Sorting algorithms are algorithms that rearrange a collection's members in a certain order. The order criteria can vary and it is typically user-defined.

In practice, the order criteria is provided to the algorithm as a method that compares two objects and returns:

0: If the compared entities are considered equal
1: if the first entity is considered greater than the second
-1: if the second entity is considered greater than the first

That being said, this is most effectively done when the collection we're sorting contains comparable objects - objects that implement the Comparable interface.

This article deals with one of the more advanced algorithms in particular – Shell Sort. But if you want to read more about some of the most common sorting algorithms, check out our article Sorting Algorithms in Java, which briefly touches on each.

Shell Sort

Most sorting algorithms compare elements, in our case numbers, which are near each other in some way. An example would be Bubble Sort, which compares adjacent elements and swaps them if needed. Shell Sort utilizes a completely different approach, comparing elements that are further apart in the beginning. Though, the further we sort, the closer they become.

The space between elements we are comparing (known as the gap) in the beginning can be given as one of the arguments when calling the algorithm. Shell Sort is considered to be a generalization of Insertion Sort, so it's useful to quickly draw a parallel between the two and recap Insertion Sort just in case.

Parallels with Insertion Sort

Insertion Sort places elements of a collection in their ordered place one at a time by selecting an element and comparing it with each element with a lower index. Once it finds the correct place for the current element, it's placed and the process repeats.

Here's a code snippet that should illustrate how Insertion Sort works. The whole collection is shifted to the right in the correct place to "free up" space for an element to be inserted.
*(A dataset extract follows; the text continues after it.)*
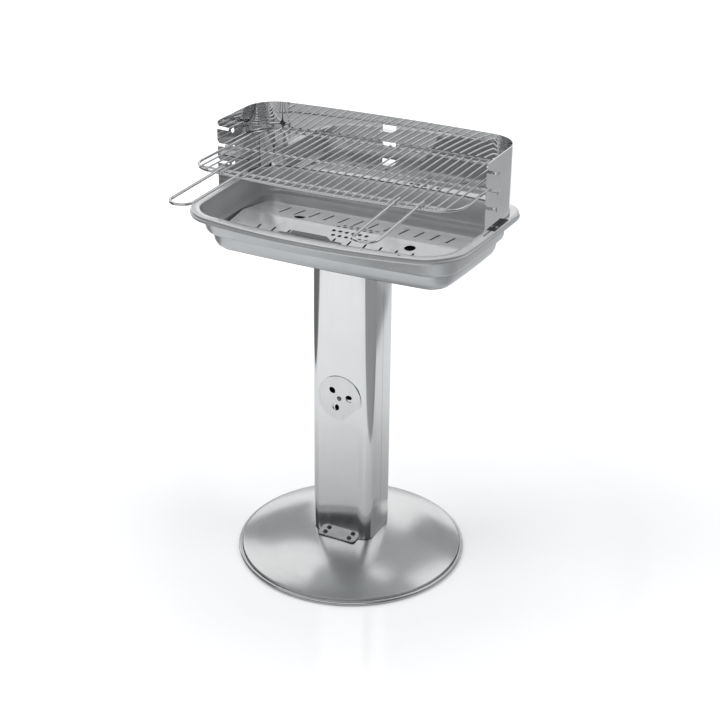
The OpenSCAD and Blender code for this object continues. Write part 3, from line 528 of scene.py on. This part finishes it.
def revolve(name, profile, steps, mat):
    """A closed profile of (radius, height) points turned round Z."""
    bm = bmesh.new()
    turn = [2 * math.pi * k / steps for k in range(steps)]
    rings = []
    for r, z in profile:
        if r == 0:
            rings.append([bm.verts.new((0, 0, z))] * steps)
        else:
            rings.append([bm.verts.new((r * math.cos(a), r * math.sin(a), z)) for a in turn])
    for i, low in enumerate(rings):
        high = rings[(i + 1) % len(rings)]
        for k in range(steps):
            after = (k + 1) % steps
            # a point on the axis comes twice, and makes the face a triangle
            corners = list(dict.fromkeys((low[k], low[after], high[after], high[k])))
            if len(corners) > 2:
                bm.faces.new(corners)
    bmesh.ops.recalc_face_normals(bm, faces=bm.faces)
    mesh = bpy.data.meshes.new(name)
    bm.to_mesh(mesh)
    bm.free()
    for f in mesh.polygons:
        f.use_smooth = True
    mesh.set_sharp_from_angle(angle=math.radians(FOOT_SOFT_BELOW))
    mesh.materials.append(mat)
    o = bpy.data.objects.new(name, mesh)
    bpy.context.scene.collection.objects.link(o)
    return o


def arc(centre, radius, start, end, steps, first=0):
    """Points round a centre from one angle to another."""
    angles = [start + (end - start) * k / steps for k in range(first, steps + 1)]
    return [(centre[0] + radius * math.cos(a), centre[1] + radius * math.sin(a)) for a in angles]


def foot_profile():
    """The closed outline of the foot's sheet: over the dome, round the bead and back underneath."""
    width = DOME_EDGE - DOME_START
    edge_z = FOOT_TOP - DOME_DROP
    dome = [
        (DOME_START + width * k / DOME_STEPS, FOOT_TOP - DOME_DROP * (k / DOME_STEPS) ** DOME_POWER)
        for k in range(DOME_STEPS + 1)
    ]
    steep = math.pi / 2 - math.atan(DOME_DROP * DOME_POWER / width)
    bend_at = (DOME_EDGE - BEND_R * math.cos(steep), edge_z - BEND_R * math.sin(steep))
    bend = arc(bend_at, BEND_R, steep, 0, BEND_STEPS, 1)
    skirt = bend[-1][0]
    bead_at = (FOOT_R - BEAD_R, BEAD_R - BEAD_FLAT)
    bead_top = math.acos((skirt - bead_at[0]) / BEAD_R)
    bead_low = -math.asin(bead_at[1] / BEAD_R)
    bead = arc(bead_at, BEAD_R, bead_top, bead_low, BEAD_STEPS)
    tuck = arc(bead_at, BEAD_R, -math.pi - bead_low, BEAD_END, TUCK_STEPS)
    inner = skirt - FOOT_WALL
    inside = [(inner, tuck[-1][1] + INNER_STEP), (inner, edge_z - INNER_DROP)]
    under = [(r, z - FOOT_WALL) for r, z in reversed(dome) if r < inner - INNER_STEP]
    return [(0, FOOT_TOP)] + dome + bend + bead + tuck + inside + under + [(0, FOOT_TOP - FOOT_WALL)]


add_camera()
add_world()
add_floor()
for row in LAMPS:
    lamp(*row)
for row in FLATS:
    flat(*row)
for row in CARDS:
    card(*row)
add_shaded_paper()

metals = {key: steel(**look) for key, look in METALS.items()}
for key, names in SOLIDS.items():
    for node in names:
        paint(node, metals[key])
for node in NODES:
    smooth(node)

# The foot with a soft bend, instead of the edge of a pressed platform
foot = revolve("foot", foot_profile(), TURN_STEPS, metals["base"])
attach(foot, "stand")
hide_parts("base_disc")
public static void insertionSort(ArrayList<Integer> arr,int n) {
    int i, j, newValue;

    for (i = 1; i < n; i++) {
        newValue = arr.get(i);
        j = i;

        while (j > 0 && arr.get(j-1) > newValue) {
            arr.set(j,arr.get(j-1));
            j--;
        }
        arr.set(j,newValue);
    }
}

Shell Sort takes the insertion approach, but instead of assigning it its exact position, in each iteration it brings elements just closer to their place. Each pass will look a little more sorted, until it finally is.

To understand how this works, we must first explain what is a K-sorted array and what are its characteristics.

K-Sorted Array

Suppose A is an array of a size N. Array A is K-sorted if every element is, at most, K places away from its target position. In other words, for each i between 1 and N, the target place of A[i] is somewhere between i-K and 1+K in A.

For an unsorted, N-sized array, it is possible to K-sort it in O(N logK) time.

An important property of K-sorted arrays is that if K₁ sorted array is K₂-sorted, it stays K₁ sorted. This can easily be proven.

Case One

$$
K_{1} > K_{2}
$$

If A is K₁-sorted then every element from A is at most K₁ places away from its target position. If we then K₂-sort A then every element from A is at most K₂ places away from its target position. Since K₂ is smaller than K₁, if elements from A are at most K₂ places away from their target, then they must be closer than K₁ places from their target. That means that if A is K₂-sorted, it must be K₁-sorted.

Case Two

$$
K_{1} < K_{2}
$$

When A is K₁-sorted, if we K₂-sort it, no element will change place, because A already is K₂-sorted (explained in previous case). That means that it will also stay K₁-sorted.

Shell Sort Example

Unlike in Insertion Sort, where whenever we make a swap the collection is shifted to the right, in Shell Sort the elements whose positions we change get grouped together and then get sorted within the groups. After the groups are sorted, only then are they shifted, resulting is much less moving of the actual elements themselves.

A = [7, 13, 18, 22, 8, 29, 14, 7, 27, 25, 3]

Here, the number of elements is 11.

Now, we're supposed to choose a gap, between the elements we want to compare and then group:

$$
gap = [\frac{11}{2}] = 5.
$$

A: 7, 13, 18, 22, 8, 29, 14, 7, 27, 25, 3

Now, we make groups of numbers that are 5 elements apart (have 4 elements between them). The groups are (7, 29, 3), (13, 14), (18, 7), (22, 27), (8, 25).

Since N/2 is used for the initial gap value, the first group has 3 elements, and others have two elements each due to the fact our collection has an uneven number of elements.

A: 7, 13, 18, 22, 8, 29, 14, 7, 27, 25, 3

There are no elements in the first group with a smaller index than 0, so we are starting from the second index - whose value is 29. The next step is to compare 29 to all the elements in the group with smaller indexes.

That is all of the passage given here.